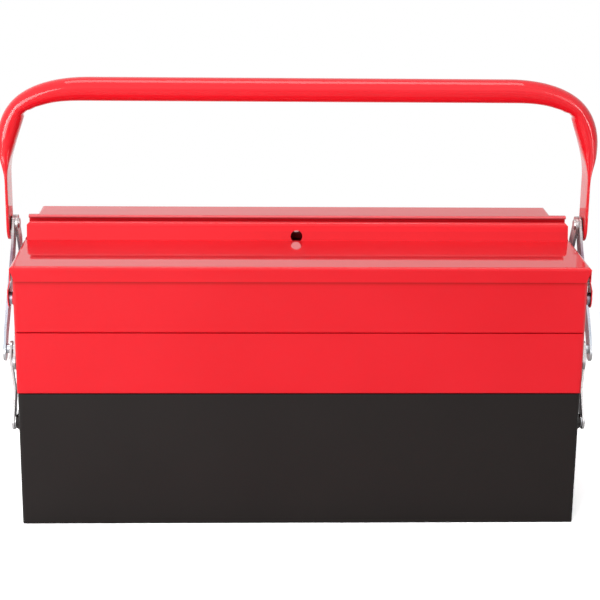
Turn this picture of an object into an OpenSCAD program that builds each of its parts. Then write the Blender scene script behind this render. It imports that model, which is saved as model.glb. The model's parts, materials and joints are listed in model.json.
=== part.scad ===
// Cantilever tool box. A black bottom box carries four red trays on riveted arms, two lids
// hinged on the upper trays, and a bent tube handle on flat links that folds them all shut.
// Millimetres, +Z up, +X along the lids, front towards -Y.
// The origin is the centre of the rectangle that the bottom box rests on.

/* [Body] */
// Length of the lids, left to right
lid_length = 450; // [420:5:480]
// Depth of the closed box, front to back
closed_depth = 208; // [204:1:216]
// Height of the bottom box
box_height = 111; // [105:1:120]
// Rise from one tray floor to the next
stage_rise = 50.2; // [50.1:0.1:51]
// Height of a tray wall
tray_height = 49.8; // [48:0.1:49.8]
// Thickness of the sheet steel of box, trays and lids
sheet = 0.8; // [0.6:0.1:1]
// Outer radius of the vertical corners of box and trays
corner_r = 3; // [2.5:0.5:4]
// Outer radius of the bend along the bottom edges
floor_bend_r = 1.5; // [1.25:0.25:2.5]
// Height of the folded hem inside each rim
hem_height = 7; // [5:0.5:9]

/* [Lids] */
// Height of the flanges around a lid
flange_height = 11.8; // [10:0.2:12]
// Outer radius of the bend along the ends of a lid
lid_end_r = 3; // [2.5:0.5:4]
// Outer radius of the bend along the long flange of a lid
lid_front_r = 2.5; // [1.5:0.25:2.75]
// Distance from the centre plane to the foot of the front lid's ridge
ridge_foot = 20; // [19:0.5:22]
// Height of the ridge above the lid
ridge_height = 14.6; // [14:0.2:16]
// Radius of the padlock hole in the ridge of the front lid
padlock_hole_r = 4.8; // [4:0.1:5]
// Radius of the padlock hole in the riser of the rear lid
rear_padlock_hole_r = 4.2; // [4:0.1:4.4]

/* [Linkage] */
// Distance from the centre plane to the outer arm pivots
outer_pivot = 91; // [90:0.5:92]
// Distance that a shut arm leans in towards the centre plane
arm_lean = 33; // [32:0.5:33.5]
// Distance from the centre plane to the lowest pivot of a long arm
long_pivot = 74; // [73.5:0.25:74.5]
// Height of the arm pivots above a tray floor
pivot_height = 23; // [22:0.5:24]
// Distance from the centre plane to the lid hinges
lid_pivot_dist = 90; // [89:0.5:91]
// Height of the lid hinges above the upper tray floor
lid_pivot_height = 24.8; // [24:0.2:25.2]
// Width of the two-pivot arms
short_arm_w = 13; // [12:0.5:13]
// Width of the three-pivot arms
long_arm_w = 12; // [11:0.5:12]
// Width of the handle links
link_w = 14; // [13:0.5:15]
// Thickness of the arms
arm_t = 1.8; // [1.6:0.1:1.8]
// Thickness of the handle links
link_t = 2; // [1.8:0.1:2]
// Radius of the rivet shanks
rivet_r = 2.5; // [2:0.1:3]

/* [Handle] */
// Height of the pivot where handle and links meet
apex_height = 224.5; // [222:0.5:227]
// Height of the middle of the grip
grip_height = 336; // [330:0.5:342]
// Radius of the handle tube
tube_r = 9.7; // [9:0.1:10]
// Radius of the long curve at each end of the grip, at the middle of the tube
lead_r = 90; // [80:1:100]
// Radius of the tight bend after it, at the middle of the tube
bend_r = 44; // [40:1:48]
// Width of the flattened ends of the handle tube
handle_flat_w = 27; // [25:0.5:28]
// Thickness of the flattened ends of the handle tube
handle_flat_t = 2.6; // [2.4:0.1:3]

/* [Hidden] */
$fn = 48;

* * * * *

**TASK DIRECTIONS:**
Using the material above, quote the first line and each line after it, stopping at and including the line that holds "box rests on.".

**ANSWER FOR THIS EXERCISE:**
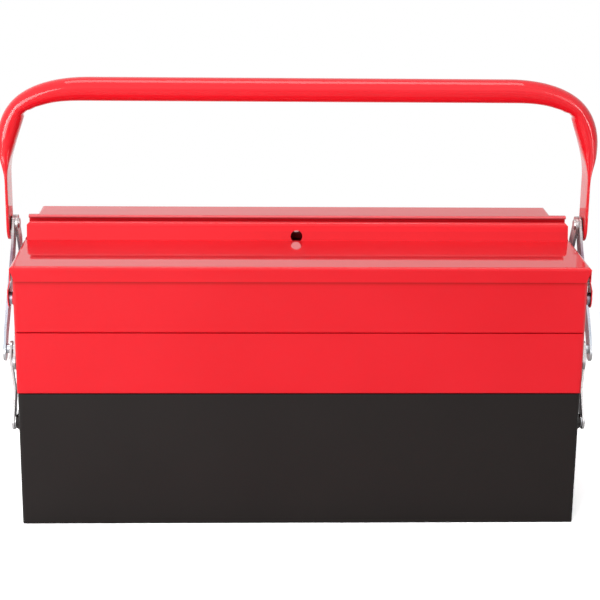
Turn this picture of an object into an OpenSCAD program that builds each of its parts. Then write the Blender scene script behind this render. It imports that model, which is saved as model.glb. The model's parts, materials and joints are listed in model.json.
=== part.scad ===
// Cantilever tool box. A black bottom box carries four red trays on riveted arms, two lids
// hinged on the upper trays, and a bent tube handle on flat links that folds them all shut.
// Millimetres, +Z up, +X along the lids, front towards -Y.
// The origin is the centre of the rectangle that the bottom box rests on.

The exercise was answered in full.